この調査では、「在日の外国人のかたを介護職として雇用している、または雇用したことがありますか」という質問もありました。24.8%の施設が「はい」との回答。1/4近い施設が雇用経験があることに少し驚きました。

「はい」と答えた施設に対する「在日外国人受け入れに際して、何か特別な取り組みを実施しましたか」(複数回答)という問いには、「業務内容の限定」「日本語教育」「専属の教育担当の設置」が回答の上位に来ていますが、構成比はそれぞれ30.2%、10.4%、9.4%と高くありません。「不明・無回答」が33.0%あることから、特別な取り組みなしに受け入れている施設が多いのではないかと思いました(「特に何もしていない」という選択肢があるとわかりやすかったのですが)。

24.8%の施設が在日外国人のかたを雇用しているものの、全調査対象施設に尋ねた「在日外国人介護士を、今後雇用していきたいとお考えですか」という問いに、「はい」と答えたのは、24.8%を大きく下回り、わずか9.8%。「いいえ」(15.5%)、「どちらとも言えない」(54.6%)と、ここでも消極的な回答が大半を占めています。

現在雇用してはいるものの、今後の雇用にはためらいがある。
つまり、雇用するプラス面とマイナス面を考え合わせたとき、プラスが多いわけではないと感じている施設が15%程度あるということでしょう。

ではどのあたりがマイナス要素なのか。
「在日外国人介護士のよくない部分はどこですか」(複数回答)の問いへの回答は、「記録などで業務に支障がある」(65.2%)、「職員とのコミュニケーション」(57.6%)、「管理等でコストが高い」(28.8%)が上位3つ。
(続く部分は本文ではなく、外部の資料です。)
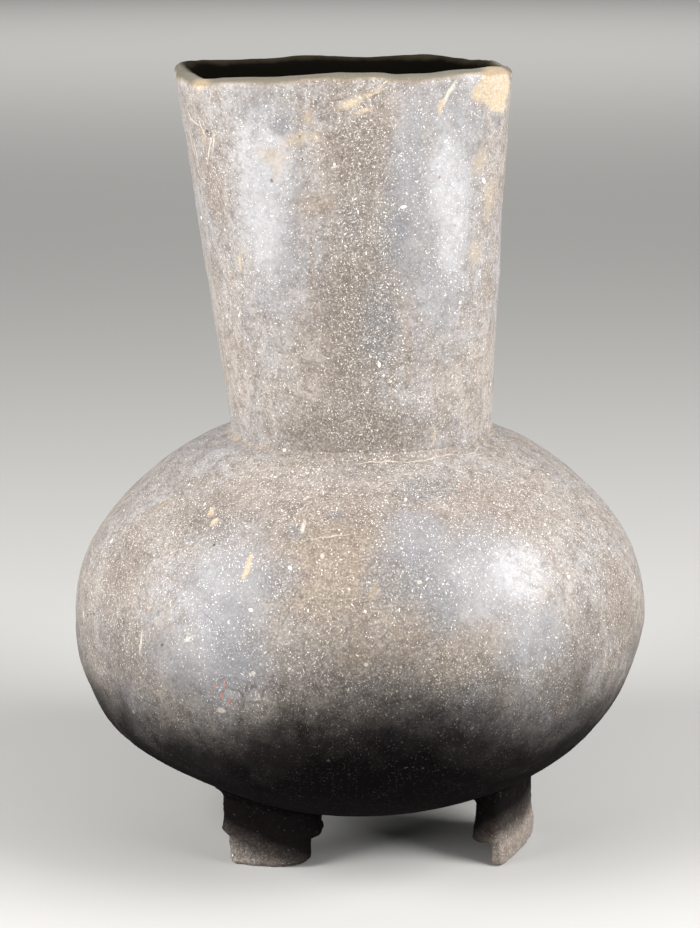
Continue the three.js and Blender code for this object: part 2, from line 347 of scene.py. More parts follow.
def roughen(piece, swells, free=None):
    """Uneven clay: swells and hollows, each of a size across and as deep as free lets them be"""
    for size, depth in swells:
        texture = bpy.data.textures.new(piece.name + "_uneven", "CLOUDS")
        texture.noise_scale = size
        texture.noise_depth = 2
        change = piece.modifiers.new("uneven", "DISPLACE")
        change.texture = texture
        change.texture_coords = "LOCAL"
        change.strength = depth
        if free is not None:
            group = piece.vertex_groups.new(name="free")
            shares = np.rint(free * FREE_STEPS).astype(int)
            for share in range(1, FREE_STEPS + 1):
                group.add(np.nonzero(shares == share)[0].tolist(), share / FREE_STEPS, "REPLACE")
            change.vertex_group = group.name
        bpy.ops.object.modifier_apply(modifier=change.name)
        piece.vertex_groups.clear()


def press(points, dents, centre):
    """Pushes a wall out, or in where the depth is negative, around each direction and height"""
    around = np.degrees(np.arctan2(points[:, 0], -points[:, 1]))
    away = points - centre
    away /= np.linalg.norm(away, axis=1)[:, None]
    for direction, height, depth, half_turn, half_height in dents:
        turned = (around - direction + 180) % 360 - 180
        weight = np.exp(-((turned / half_turn) ** 2) - ((points[:, 2] - height) / half_height) ** 2)
        points += away * (depth * weight)[:, None]


# Broad stains of the wall, with painted highlights and painted shade among them: direction, height, half
# width, half height, tilt and how soft the edge is. A tilt leans the top to the right. PLAIN holds the last
# two for a row that leaves them out.
PLAIN = (0, 0.9)
# Painted highlights: pale haze laid on the neck and globe where the two soft boxes reflect
PAINTED_HIGHLIGHTS = (
    (-62, 226, 9, 4, 0, 0.8),
    (-29, 204, 5, 11),
    (-33, 205, 7, 10),
    (-34, 190, 6, 18),
    (36, 188, 4, 16),
    (31, 200, 4, 12),
    (36, 96, 8, 7),
)
# Painted highlight tint: a cool grey laid where the lights reflect, for the neutral colour of their
# highlights
HIGHLIGHT_TINTS = (
    (-28, 92, 12, 16),
    (-30, 74, 18, 9),
    (14, 106, 9, 9),
    (26, 97, 16, 13),
    (35, 80, 12, 8),
    (-31, 192, 8, 28),
    (33, 190, 9, 34),
    (19, 195, 5, 26),
)
TANNED = (
    (-6, 98, 15, 17),
    (4, 84, 14, 8, -10),
    (19, 78, 14, 6, -15),
    (-16, 192.5, 5, 3, 0, 0.8),
)
SLATY = (
    (9, 98, 9, 9),
    (15.5, 91, 5, 8),
    (2.5, 96, 2.5, 3.5, 15, 0.8),
    (-6.5, 111, 2.5, 1.2, 0, 0.8),
    (-16, 107.5, 3, 2.2, 0, 0.8),
    (-17, 97, 5, 6),
    (-24, 82, 8, 8),
    (20, 116, 9, 2.5),
    (-25.5, 213, 2.5, 2.0, -20, 0.8),
    (8, 160, 5, 12),
    (12, 185, 4, 10),
)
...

「利用者様から評判が悪い」「ご家族から評判が悪い」(ともに10.6%)という回答もあります。ただし、これは雇用したことがある施設だけでなく、「今後雇用したいか」という問いに「いいえ」と答えたすべての施設への問いなので、実際に雇用してみてマイナスと感じたことが上位になっているとは言い切れませんが……。
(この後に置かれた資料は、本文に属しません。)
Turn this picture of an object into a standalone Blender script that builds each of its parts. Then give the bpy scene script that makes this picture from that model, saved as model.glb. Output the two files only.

記録やコミュニケーションの問題は、外国人を雇用する以上、当然のように起きてくることです。移民の少ない日本では、外国人に介護してもらうことへの抵抗感も小さくないでしょう。こうしたさまざまな課題があるから受け入れが困難、と言っていたら、いつまでも外国人介護士を受け入れる体制は作れません。しかしだからといって、個別の施設の自助努力で受け入れ体制を整えていこうとしても限界があります。

少子高齢化の日本の将来を考え、外国人介護士を受け入れるなら、来日してくれた外国人が働きやすい体制を、国を挙げて作って行かなくてはなりません。受け入れたくない、ということであれば、潜在介護福祉士を掘り起こし、他業界に転職した人を呼び戻すために、日本人に介護業界で働いてもらうための施策を早急に打ち出して行かなくてはなりません。

すでに介護人材不足で、サービス提供に支障が出始めています。早く決断し、有効な施策を打ち出さなくては介護保険制度の将来は黄信号から赤信号に変わってしまうと思います。介護業界の施設、事業所も、「まだわからない」と様子見を続けるのではなく、努力して外国人介護士を受け入れるのか、あるいは受け入れないのか、明確な意思表示が必要なのではないでしょうか。